On Thursday, Rice said the U.S. military is cooperating with the review and offering information about past considerations for the air station’s new home.

But he also said the U.S. military is currently not looking for other sites for the Futenma units. Instead, the United States is waiting for Japan to conduct its own study.

“I think we have to give that a little bit of time,” Rice said

Also this week, two top U.S. officials — Kurt Campbell, the assistant secretary of state for East Asian and Pacific Affairs, and Wallace Gregson, the assistant secretary of defense for Asia and the Pacific — will be in Japan. The men are coming for meetings with the Japan-U.S. Security Consultative Committee that will include the Futenma issue.

The opposition surrounding Futenma has caused a ripple between the two allies, just as they marked the 50th anniversary of their security treaty.
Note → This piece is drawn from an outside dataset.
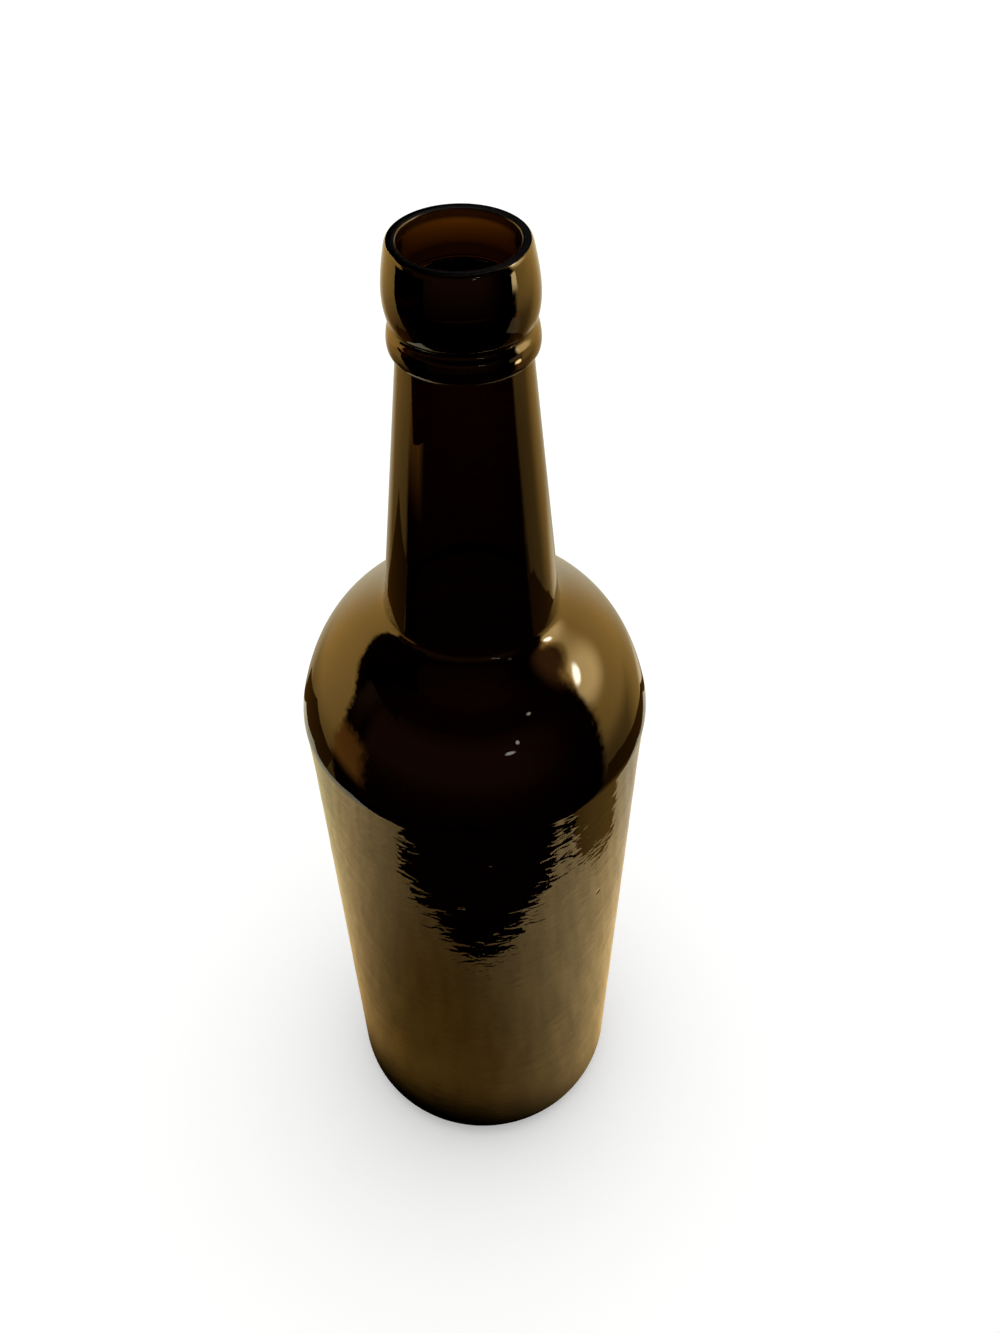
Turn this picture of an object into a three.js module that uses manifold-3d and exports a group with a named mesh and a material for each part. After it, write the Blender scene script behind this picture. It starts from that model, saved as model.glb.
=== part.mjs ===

During the program, Rice also took questions from viewers by e-mail, including one who asked the general to explain his feelings about Okinawa’s reactions to the proposed move.

“I try very hard to understand the feelings of the local people,” Rice said, adding that he’s never lived on Okinawa and that it can be hard to fully appreciate their feelings. “I try very hard to put myself in their position.”

The general also said it’s important to look at the Futenma issue and the Marines’ move as a plan that affects Japan, the United States and the region. The aim, he said, is to come up with what’s best for everyone.

But, he said, not everyone “is going to be fully satisfied with the results.”